When I do these events, what do I get? It is all personal: the reward is in the preparation and the health benefit intrinsic to the activity. I get a tee-shirt, and for the longer races, I get a finisher-medal. If my time is fast enough within my age group, I get an extra token of achievement. These shirts, medals, and trophies are not the real treasures, compared with the prize of discipline and fitness that comes with the training.

This is similar to our progress in spiritual life. We look to God for full energy—grace—offered freely from God’s generosity. With the boost of God’s grace, we run. We run to take hold of heavenly rewards. That’s right!
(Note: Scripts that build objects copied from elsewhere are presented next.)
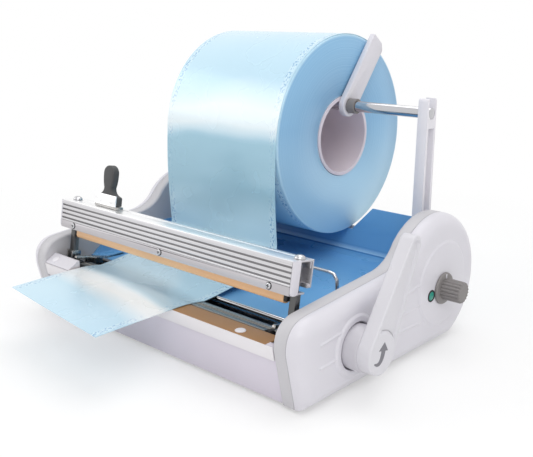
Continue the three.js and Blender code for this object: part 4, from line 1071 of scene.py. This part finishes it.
def mixedSurface(owner, outputName, share, first, second):
    tree = owner.node_tree
    mix = tree.nodes.new("ShaderNodeMixShader")
    for output, socket in zip((share, first.outputs[0], second.outputs[0]), mix.inputs):
        tree.links.new(output, socket)
    tree.links.new(mix.outputs[0], tree.nodes[outputName].inputs["Surface"])


def makeWorld():
    world = bpy.data.worlds.new("studio")
    world.use_nodes = True
    scene.world = world
    light = world.node_tree.nodes["Background"]
    seen = world.node_tree.nodes.new("ShaderNodeBackground")
    for background, strength in ((light, stageLook["skyLight"]), (seen, stageLook["skySeen"])):
        background.inputs["Color"].default_value = (1, 1, 1, 1)
        background.inputs["Strength"].default_value = strength
    mixedSurface(world, "World Output", seenDirectly(world), light, seen)


def makeFloor():
    half = stageLook["floorHalf"]
    bm = bmesh.new()
    corners = [(-half, -half), (half, -half), (half, half), (-half, half)]
    bm.faces.new([bm.verts.new(Vector((x, y, stageLook["floorHeight"]))) for x, y in corners])
    floor = newPiece("floor", bm)
    material = nodeMaterial("pale floor", 0.9, Specular_IOR_Level=0.1)
    shades = [(0.3, (0.93, 0.93, 0.93)), (0.7, (0.97, 0.97, 0.97))]
    feed(material, ramp(material, noise(material, 3), shades), "Base Color")
    glow = material.node_tree.nodes.new("ShaderNodeEmission")
    glow.inputs["Strength"].default_value = 1.0
    away = lengthOf(material, mapped(material, (1, 1, 0)))
    fade = spread(material, away, stageLook["leastGlow"], 1.0, *stageLook["glowFades"])
    share = maths(material, "MULTIPLY", seenDirectly(material), fade)
    mixedSurface(material, "Material Output", share, material.node_tree.nodes["Principled BSDF"], glow)
    floor.data.materials.append(material)


def softBox(name, place, aimHeight, size, watts):
    data = bpy.data.lights.new(name, "AREA")
    data.shape = "RECTANGLE"
    data.size, data.size_y = size
    data.energy = watts
    lamp = bpy.data.objects.new(name, data)
    lamp.location = place
    lamp.rotation_euler = (Vector((0, 0, aimHeight)) - Vector(place)).to_track_quat("-Z", "Y").to_euler()
    scene.collection.objects.link(lamp)


makeWorld()
makeFloor()
for light in lights:
    softBox(*light)
scene.view_settings.view_transform = "Standard"
print("camera, floor and lights ready")
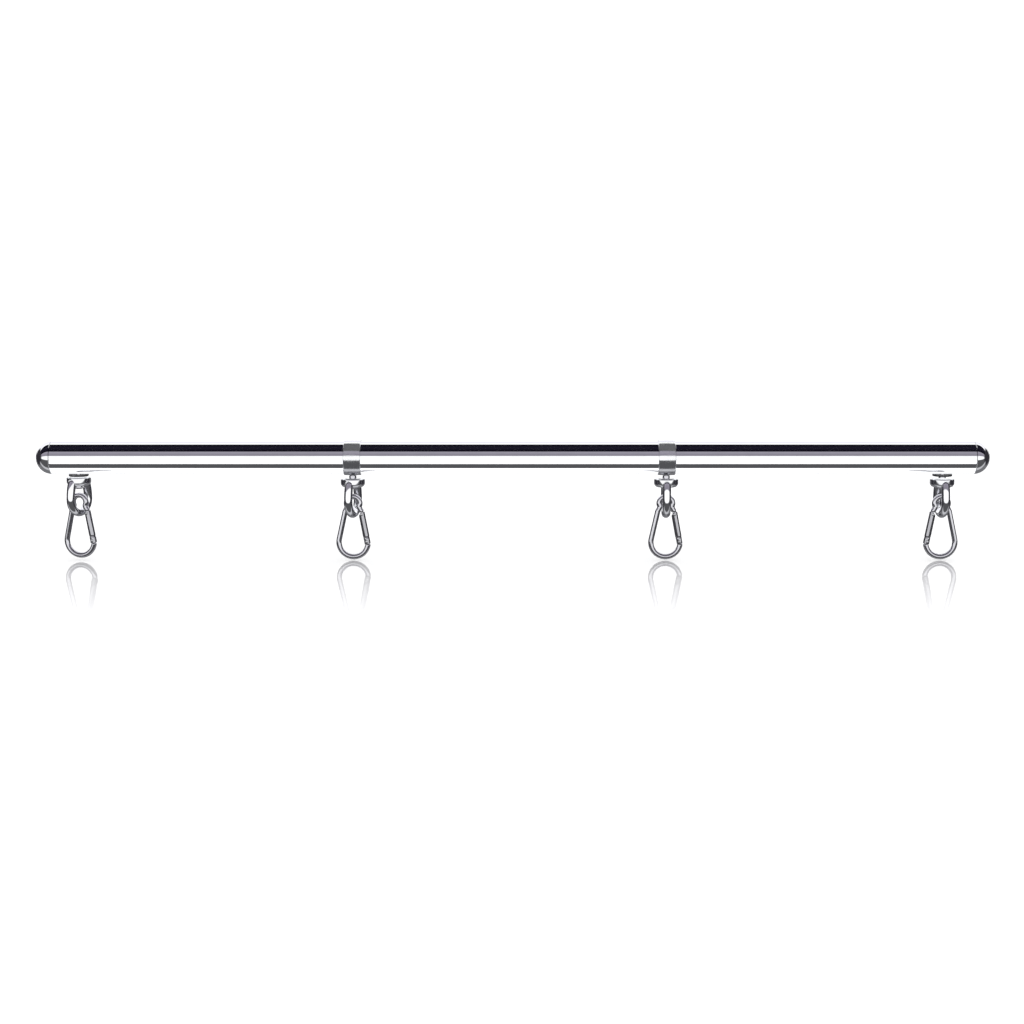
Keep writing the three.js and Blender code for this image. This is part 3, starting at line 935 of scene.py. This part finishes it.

The reward of heaven is not later, it starts within our earthly life as we look to receive it every day. We do not work now and at the end of time, wait in long lines to collect a token to make it through pearly gates. We work now to live in Christ because heaven visits us here in the dailiness of our experience. Moving toward heaven, the reward of heaven goes with us. That is how good God is. To be in Christ is a reward in itself. Look at this prayer assigned to next Sunday. (Book of Common Prayer, p. 235, Proper 25):

O God, you declare your almighty power chiefly in showing mercy and pity: Grant us the fullness of your grace, that we, running to obtain your promises, may become partakers of your heavenly treasure; through Jesus Christ our Lord. Amen.

I hope to be able to keep running for a bit longer as part of my health regimen, but honestly walking and yoga make more sense for the long haul of my fitness routine. I hope you have your good routines too. In terms of spiritual health, let us do like the prayer says to do, to run spiritually, always fueling up with God’s grace. Those efforts will themselves become treasures to enjoy reliably and perpetually as we run the course that Christ has given us to finish.